Samira, 40, and her five children, left the area of Fairouzi in Homs and arrived in Lebanon roughly a month ago, after the bombing reached their home. She and her family live in a makeshift tent constructed of tree branches covered by a cloth in the village of Joura on the eastern side of Masharih.
“I consider the lives my children more precious than anything else in the world,” she says.
She says they eat plants and vegetables that she gathers from nearby fields, or bread and oil that she buys with the little money that her husband is paid in return for occasional agricultural work.
The family’s last meal was cauliflower cooked over an open flame.
Things are no different for Um Louay’s family, which has 10 members. They left the village of Joussieh, which is located three kilometers from the border, and now live in a tent in Joura.
Inside the family’s shelter, there are only some folded blankets in one corner and a number of basic cooking utensils in another.
“I wait every day for what the owners of the nearby field can offer me,” she says, holding her 2-year-old on her hip.
“A lot of journalists come here and talk to us and ask us about our situation. And then they leave and it’s for nothing,” she says. “No one who can help us has come here, not even to offer some basic food supplies.”
Um Louay and her family fled their home in Syria aboard a tractor after a wave indiscriminate bombing hit their village for five straight days.
The international highway seems desolate on the way toward Dora on the western side of Masharih. The village is filled with Syrian refugees staying in residents’ homes and on their farms. Many are emotionally exhausted from fear, hunger and illnesses among the children.
Abu Ayman’s family left the village of Nizarieh, two kilometers from the border, and is living on part of a small ranch. The family lives to one side; chickens and cows live on the other.
A pickup affiliated with a charity organization pulls up, carrying blankets and toys. The children of the family rush toward it to receive their share.
According to Abu Ayman, they left Syria about a month ago, after he and his family were beaten and humiliated by members of the Syrian army during a raid on the village.
“What they did cannot be fathomed by any human mind. For no justification, except blind revenge,” he says.
Since he arrived in Dora, he has received only one food package, which was only enough for three days, along with some blankets and mattresses.
Sheikh Ayman Abdel-Wahhab, the driver of the pickup, says his organization is the only one to have arrived in this area, at the request of Dar al-Fatwa, which is part of a coalition of civil society organizations helping refugees in the Bekaa.
They work under the supervision of Dar al-Fatwa and Caritas and help 50 families from Qusayr and Rabla who have settled near Masharih al-Qaa.

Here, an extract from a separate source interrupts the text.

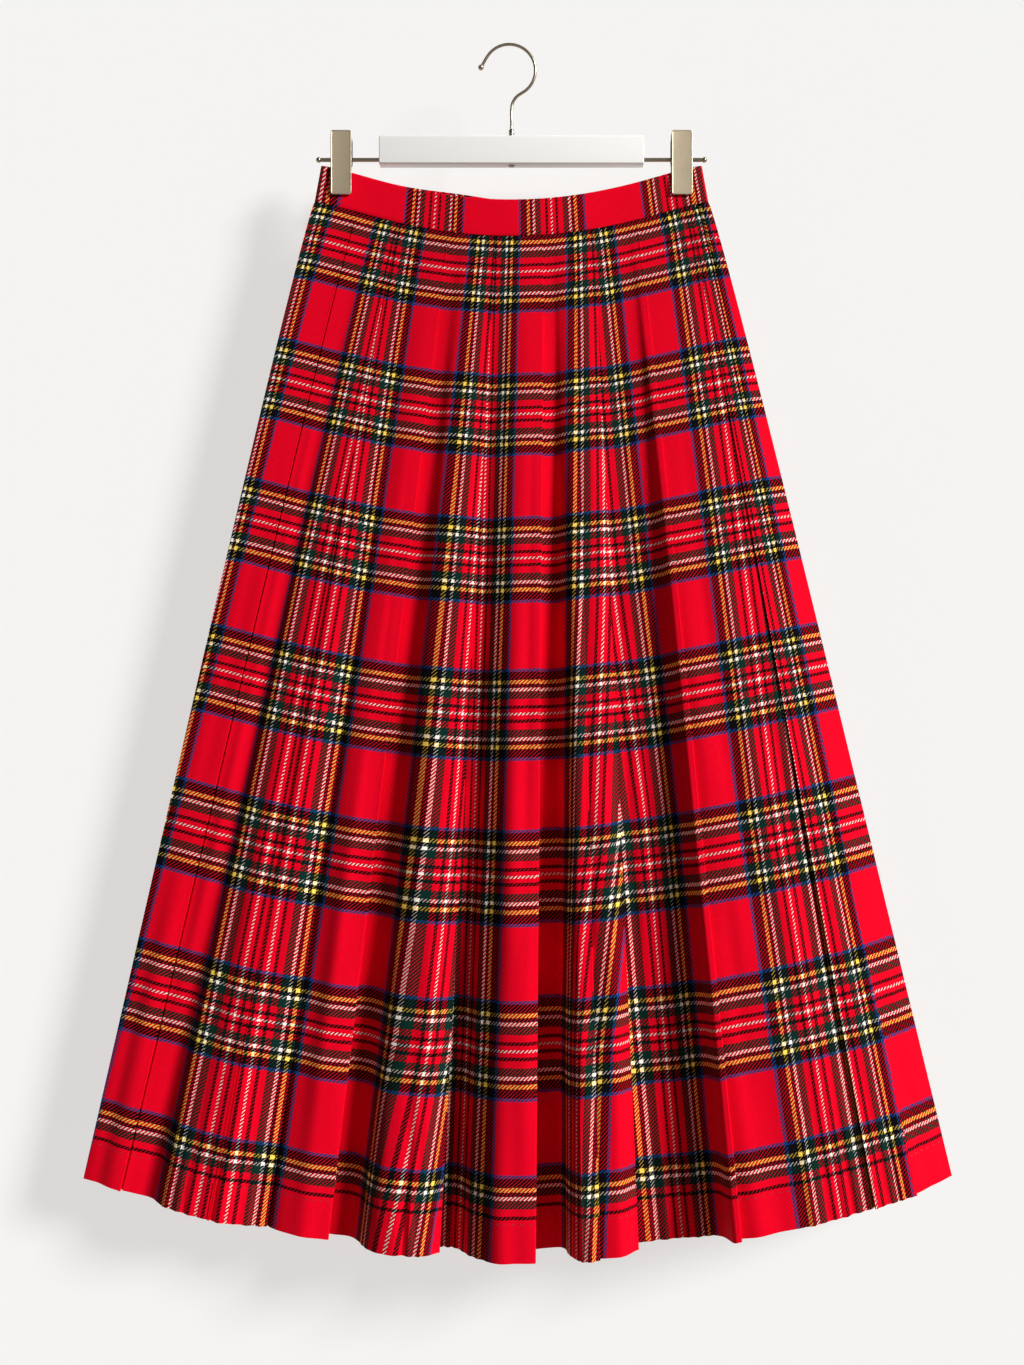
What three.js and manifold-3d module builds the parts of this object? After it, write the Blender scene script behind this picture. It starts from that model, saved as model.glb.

He blames the current situation on the al-Qaa municipality, which has taken no action to help, not even requesting assistance from the Higher Relief Committee.
He says that this would require a decision from the Cabinet and there are other reasons for the neglect.
“Because the Bekaa is so far from Beirut, many civil society organizations that aid refugees hesitate to send people there, especially as there have been clashes over the border,” he says.
Al-Qaa mayor Milad Rizk confirms Abdel-Wahhab’s account, and says his municipality has only limited financial resources and is paralyzed by an inter-council dispute over whether to get involved, and how.